Not Getting GPS Lock
Interference from other electronics such as your VTX, radio receiver if you have telemetry, or even nearby wires that carry a lot of current can prevent the GPS from getting a lock. If you have trouble getting a GPS lock, try the following:
- Try to power your FC from USB and see if that powers up your GPS module. If not, try to move your GPS module power to another pad on the FC that gets power from the USB port
- Powering only the FC without the VTX should make it easier for the GPS to get a lock, once you get a lock, it should stay locked normally even when the VTX is powered on.
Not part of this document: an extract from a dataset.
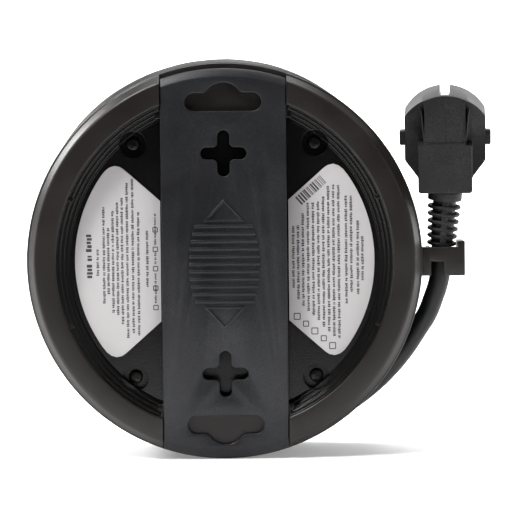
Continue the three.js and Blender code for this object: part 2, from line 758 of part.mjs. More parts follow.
// In the plug's own frame the pin face is at depth 0 and the body is behind it.
function plugBody() {
  const bounds = [
    [-plugHalfWidth, -plugThickness, -plugRadius],
    [plugHalfWidth, 0, plugRadius],
  ];
  let body = rod(plugRadius, -plugThickness, 0, 0, 0, 32).intersect(block(...bounds));
  const shoulder = plate(polygon([
    [-plugHalfWidth, 12],
    [-plugHalfWidth, -8],
    [-12, -16],
    [-12, -plugNeck],
    [12, -plugNeck],
    [12, -16],
    [plugHalfWidth, -8],
    [plugHalfWidth, 12],
  ]), -plugBack + 6, -6);
  const hump = plate(polygon([
    [-8.6, 13],
    [-6.6, -4],
    [-11, -5],
    [-11, -plugNeck],
    [11, -plugNeck],
    [11, -5],
    [6.6, -4],
    [8.6, 13],
  ]), -plugBack, -plugBack + 8);
  body = join(body, shoulder, hump);
  for (const side of [1, -1]) {
    const near = side * (plugHalfWidth - 1);
    const far = side * (plugHalfWidth + 2.3);
    const [low, high] = [Math.min(near, far), Math.max(near, far)];
    body = body.add(block([low, -plugThickness - 1, -3.2], [high, -plugThickness + 4, 3.2]));
    body = body.subtract(block([-2.3, -plugThickness - 1, side > 0 ? 15.8 : -30], [2.3, 1, side > 0 ? 30 : -15.8]));
    const seat = rod(plugPinRadius + gap, -6, 1, (side * pinSpacing) / 2, 0, 12);
    body = body.subtract(seat);
  }
  return body;
}

function plugPin(side) {
  const x = (side * pinSpacing) / 2;
  const pin = rod(plugPinRadius, -5.7, pinReach - 1, x, 0, 12);
  return pin.add(rod(plugPinRadius * 0.7, pinReach - 2, pinReach, x, 0, 12));
}

// The contact lies in the groove of the rim, between its floor and the edge.
function plugEarth(side) {
  const [low, high] = side > 0 ? [16.1, 17] : [-17, -16.1];
  return block([-2, -plugThickness + 1, low], [2, -1, high]);
}

// ---- The object ----
piece('back_shell', backShell(), 'shell');
const strapGroup = new THREE.Group();
strapGroup.position.z = strapRest;
reel.add(strapGroup);
piece('strap', strap(), 'strap', strapGroup);
piece('label_left', label(-1), 'label');
piece('label_right', label(1), 'label');
wells().forEach(([x, z], i) => {
  const seat = wellDepth - gap;
  const body = screw(x, z, seat, screwHeadRadius, screwHeadHeight, screwRadius, screwLength);
  piece(`case_screw_${i + 1}`, body, 'steel');
});
piece('front_shell', frontShell(), 'front');
for (let i = 0; i < 4; i += 1) {
  const angle = 45 + i * 90;
  piece(`socket_insert_${i + 1}`, around(socketCup(), angle), 'insert');
  piece(`shutter_${i + 1}`, around(shutter(), angle), 'carrier');
  piece(`earth_clip_${i + 1}`, around(earthClip(), angle), 'steel');
  const seat = coverBack - gap;
  const body = screw(postCentre, 0, seat, 2.9, 1.8, screwRadius, carrierBack + 8 - seat);
  piece(`carrier_screw_${i + 1}`, around(body, i * 90), 'steel');
}
piece('contact_carrier', contactCarrier(), 'carrier');
piece('contact_cover', contactCover(), 'carrier');
piece('live_bus', busStrip(liveStrip.inner, liveStrip.outer, 1), 'brass');
piece('neutral_bus', busStrip(neutralStrip.inner, neutralStrip.outer, -1), 'brass');
const earthBusFront = earthWebBack - gap;
piece('earth_bus', turned([
  [earthRing.inner, earthBusFront - stripThickness],
  [earthRing.outer, earthBusFront - stripThickness],
  [earthRing.outer, earthBusFront],
  [earthRing.inner, earthBusFront],
], 24), 'brass');
piece('thermal_cutout', thermalCutout(), 'cutout');
piece('bimetal_disc', rod(buttonRadius - 0.3, discSeat + gap, discSeat + gap + 0.6), 'brass');
piece('cutout_terminal_in', cutoutTerminal(-1), 'brass');
piece('cutout_terminal_out', cutoutTerminal(1), 'brass');
piece('reset_button', rod(buttonRadius, panelFace - 0.1 - buttonLength, panelFace - 0.1), 'button');
piece('inner_cord', innerCord(), 'cord');
piece('cord_clamp', cordClamp(), 'carrier');
piece('clamp_screw_1', clampScrew(1), 'steel');
piece('clamp_screw_2', clampScrew(-1), 'steel');
const leadDepth = coverBack - 4;
piece('live_lead', lead(0, [
  [-26, stubDepth + 1, 36],
  [-9, leadDepth, 13],
  [-5 - 0.4 - leadRadius - gap, cutoutBack - 9, 2],
  [-5 - 0.4 - leadRadius - gap, cutoutBack - 4, 0],
]), 'brown');
piece('neutral_lead', lead(-3, [
  [-34, stubDepth - 2, 30],
  [-31, leadDepth - 3, 14],
  onCircle(neutralJoint, coverBack + 0.5),
  onCircle(neutralJoint, busBack - gap),
]), 'blue');
piece('earth_lead', lead(3, [
  [-30, stubDepth + 4.5, 41],
  [-14, leadDepth - 1, 34],
  [0, coverBack - 3, 17],
  [0, coverBack + 5, 14.4],
  [0, earthBusFront - stripThickness - gap, 14.4],
]), 'green');
piece('cutout_lead', tube([
  [5 + 0.4 + leadRadius + gap, cutoutBack - 4, 0],
  [5 + 0.4 + leadRadius + gap, cutoutBack - 9, 1],
  [14, leadDepth, 5],
  onCircle([liveJoint[0] - 3, liveJoint[1]], leadDepth),
  onCircle(liveJoint, coverBack + 0.5),
  onCircle(liveJoint, busBack - gap),
], leadRadius, 12, 6), 'brown');
piece('cord_winding', cordWinding(), 'cord');
piece('cord_tail', tube(tailPoints, cordDiameter / 2, 14, 12), 'cord');
piece('strain_relief', strainRelief(), 'plug');
piece('plug_body', plugBody(), 'plug', plug);
piece('plug_pin_left', plugPin(-1), 'steel', plug);
piece('plug_pin_right', plugPin(1), 'steel', plug);
piece('plug_earth_top', plugEarth(1), 'steel', plug);
piece('plug_earth_bottom', plugEarth(-1), 'steel', plug);

const group = new THREE.Group();
group.add(reel);
export default group;
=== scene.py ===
import json
import math
import random

import bmesh
import bpy
from mathutils import Matrix, Vector

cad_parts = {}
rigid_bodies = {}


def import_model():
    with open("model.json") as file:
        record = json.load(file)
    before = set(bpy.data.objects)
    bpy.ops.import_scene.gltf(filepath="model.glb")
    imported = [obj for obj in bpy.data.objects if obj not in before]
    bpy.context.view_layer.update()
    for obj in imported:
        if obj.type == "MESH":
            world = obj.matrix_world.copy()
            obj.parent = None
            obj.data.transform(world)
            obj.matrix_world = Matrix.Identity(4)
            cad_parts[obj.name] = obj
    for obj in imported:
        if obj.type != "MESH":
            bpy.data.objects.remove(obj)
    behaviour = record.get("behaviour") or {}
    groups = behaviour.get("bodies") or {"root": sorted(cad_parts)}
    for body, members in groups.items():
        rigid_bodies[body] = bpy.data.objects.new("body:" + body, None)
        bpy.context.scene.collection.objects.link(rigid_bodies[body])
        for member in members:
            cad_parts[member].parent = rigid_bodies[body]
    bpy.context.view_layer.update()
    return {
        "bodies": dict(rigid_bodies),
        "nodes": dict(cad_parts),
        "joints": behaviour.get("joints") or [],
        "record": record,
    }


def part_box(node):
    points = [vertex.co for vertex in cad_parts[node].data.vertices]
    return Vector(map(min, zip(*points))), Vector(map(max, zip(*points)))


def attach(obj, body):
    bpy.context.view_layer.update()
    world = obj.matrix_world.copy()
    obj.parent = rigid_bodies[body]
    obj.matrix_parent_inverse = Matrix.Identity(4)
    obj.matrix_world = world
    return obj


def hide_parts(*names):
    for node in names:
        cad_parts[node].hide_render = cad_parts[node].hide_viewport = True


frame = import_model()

# The studio: the camera stands level with the reel's back, a long way off, and looks very
# slightly down. A pale sweep runs under the reel and up behind it. A large soft lamp hangs
# over its left shoulder and another overhead, and weak ones light its edges.
shell_low, shell_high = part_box("back_shell")
rim = (shell_high[2] - shell_low[2]) / 2
axis_point = Vector((shell_low[0] + rim, shell_low[1], rim))
from_axis = Matrix.Translation(axis_point) @ Matrix.Scale(0.001, 4)


def place(x, depth, z):
    """Millimetres from the reel's axis and its back face, as a point of the frame."""
    return from_axis @ Vector((x, depth, z))


view_distance = 1.3
view_height = math.radians(3)
target = place(15.2, 5, 0.4)
camera_data = bpy.data.cameras.new("camera")
camera_data.sensor_width = 36
camera_data.lens = 209.5
camera = bpy.data.objects.new("camera", camera_data)
camera.location = target + view_distance * Vector((0, -math.cos(view_height), math.sin(view_height)))
look = (target - camera.location).to_track_quat("-Z", "Y").to_matrix().to_4x4()
camera.matrix_world = Matrix.Translation(camera.location) @ look @ Matrix.Rotation(-0.01, 4, "Z")
bpy.context.scene.collection.objects.link(camera)
bpy.context.scene.camera = camera
bpy.context.scene.view_settings.view_transform = "Standard"

world = bpy.data.worlds.new("studio")
world.use_nodes = True
sky = world.node_tree
direction = sky.nodes.new("ShaderNodeTexCoord")
split = sky.nodes.new("ShaderNodeSeparateXYZ")
behind = sky.nodes.new("ShaderNodeMapRange")
behind.inputs["From Min"].default_value = -0.2
behind.inputs["From Max"].default_value = 0.9
behind.inputs["To Min"].default_value = 0.06
behind.inputs["To Max"].default_value = 0.9
sky.links.new(direction.outputs["Generated"], split.inputs["Vector"])
sky.links.new(split.outputs["Y"], behind.inputs["Value"])
sky.links.new(behind.outputs["Result"], sky.nodes["Background"].inputs["Strength"])
sky.nodes["Background"].inputs["Color"].default_value = (1, 1, 1, 1)
bpy.context.scene.world = world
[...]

But it’s still a good idea to mount your GPS as far away from VTX antenna and RX antenna as possible
- Shielding nearby wires can also help sometimes. Wires carrying current are like antennas, they could also potentially mess with GPS
GPS satellites transmit data on two frequencies, L1 1575.42MHz and 1227.60MHz, hence 1.3GHz FPV can cause interference to your GPS. Most people run 5.8GHz so this shouldn’t be an issue. But since GPS signal is so weak (it’s all the way from space after all), any powerful signal nearby can cause interference, therefore you should mount the GPS module as far away from any transmitting sources as possible.
When you run your GPS wires to the FC under the VTX, it can also cause issues as certain VTX’s don’t have proper RF shielding and the RF noise is enough to mess up your GPS. For example the Avatar VTX is known to cause GPS issue when running wires under it. Solutions could be properly grounding the VTX shielding, but you could also try to shield the wires between the GPS and FC, and make sure to ground it.
I tried shielding the wires with some foil in one of my quads, then connect the foil to a ground pad on the FC (to ground it). Finally wrap it with some cloth tape so it doesn’t short the frame. Some people reported good result with this modification, for me the improvement is little, but it’s worth a shot if there’s no other easy solution.